**What the task requires:** Copy each line of the listing below exactly.

# Start of Given information

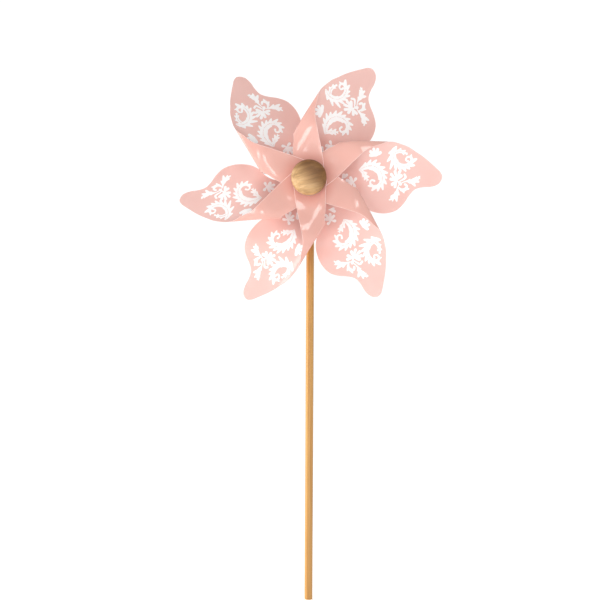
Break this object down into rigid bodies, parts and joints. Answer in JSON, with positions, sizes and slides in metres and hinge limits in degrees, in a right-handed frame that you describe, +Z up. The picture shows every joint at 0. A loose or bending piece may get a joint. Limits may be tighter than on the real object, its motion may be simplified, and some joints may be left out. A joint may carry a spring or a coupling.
{
  "type": "pinwheel",
  "caption": "Pinwheel on a round wooden stick: die-cut sheets rolled over to the front turn on a steel pin behind a domed wooden knob",
  "frame": {"origin": "middle of the stick's lower end", "axes": "+Z up along the stick, the rotor and knob face -Y, X across the rotor"},
  "size_m": [0.264, 0.0676, 0.5325],
  "materials": {
    "stick_wood": "satin clear-coated dowel",
    "pin_steel": "drawn steel pin",
    "bead_wood": "turned bead, plain",
    "washer_steel": "pressed steel washer",
    "knob_wood": "turned and sanded, matte",
    "hub_plastic": "moulded, slightly glossy",
    "blade_sheet": "pale pink coated sheet, glossy, printed in white"
  },
  "bodies": {
    "frame": {"stick": "stick_wood", "axle_pin": "pin_steel", "knob": "knob_wood"},
    "rotor": {"hub_sleeve": "hub_plastic", "spacer_tube": "hub_plastic", "front_ring": "hub_plastic", "blade_1": "blade_sheet", "blade_2": "blade_sheet", "blade_3": "blade_sheet", "blade_4": "blade_sheet", "blade_5": "blade_sheet", "blade_6": "blade_sheet"},
    "bead": {"rear_bead": "bead_wood"},
    "washer": {"front_washer": "washer_steel"}
  },
  "joints": [
    {"name": "rotor_spin", "type": "hinge", "parent": "frame", "child": "rotor", "pos_m": [0, 0, 0.415], "axis": [0, -1, 0], "continuous": true},
    {"name": "bead_spin", "type": "hinge", "parent": "frame", "child": "bead", "pos_m": [0, 0, 0.415], "axis": [0, -1, 0], "continuous": true},
    {"name": "washer_spin", "type": "hinge", "parent": "frame", "child": "washer", "pos_m": [0, 0, 0.415], "axis": [0, -1, 0], "continuous": true}
  ]
}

# End of Given information

**Task solution:**
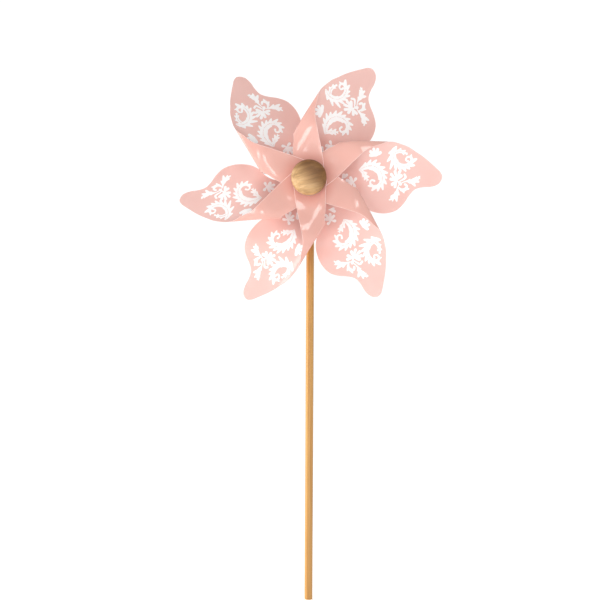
Break this object down into rigid bodies, parts and joints. Answer in JSON, with positions, sizes and slides in metres and hinge limits in degrees, in a right-handed frame that you describe, +Z up. The picture shows every joint at 0. A loose or bending piece may get a joint. Limits may be tighter than on the real object, its motion may be simplified, and some joints may be left out. A joint may carry a spring or a coupling.
{
  "type": "pinwheel",
  "caption": "Pinwheel on a round wooden stick: die-cut sheets rolled over to the front turn on a steel pin behind a domed wooden knob",
  "frame": {"origin": "middle of the stick's lower end", "axes": "+Z up along the stick, the rotor and knob face -Y, X across the rotor"},
  "size_m": [0.264, 0.0676, 0.5325],
  "materials": {
    "stick_wood": "satin clear-coated dowel",
    "pin_steel": "drawn steel pin",
    "bead_wood": "turned bead, plain",
    "washer_steel": "pressed steel washer",
    "knob_wood": "turned and sanded, matte",
    "hub_plastic": "moulded, slightly glossy",
    "blade_sheet": "pale pink coated sheet, glossy, printed in white"
  },
  "bodies": {
    "frame": {"stick": "stick_wood", "axle_pin": "pin_steel", "knob": "knob_wood"},
    "rotor": {"hub_sleeve": "hub_plastic", "spacer_tube": "hub_plastic", "front_ring": "hub_plastic", "blade_1": "blade_sheet", "blade_2": "blade_sheet", "blade_3": "blade_sheet", "blade_4": "blade_sheet", "blade_5": "blade_sheet", "blade_6": "blade_sheet"},
    "bead": {"rear_bead": "bead_wood"},
    "washer": {"front_washer": "washer_steel"}
  },
  "joints": [
    {"name": "rotor_spin", "type": "hinge", "parent": "frame", "child": "rotor", "pos_m": [0, 0, 0.415], "axis": [0, -1, 0], "continuous": true},
    {"name": "bead_spin", "type": "hinge", "parent": "frame", "child": "bead", "pos_m": [0, 0, 0.415], "axis": [0, -1, 0], "continuous": true},
    {"name": "washer_spin", "type": "hinge", "parent": "frame", "child": "washer", "pos_m": [0, 0, 0.415], "axis": [0, -1, 0], "continuous": true}
  ]
}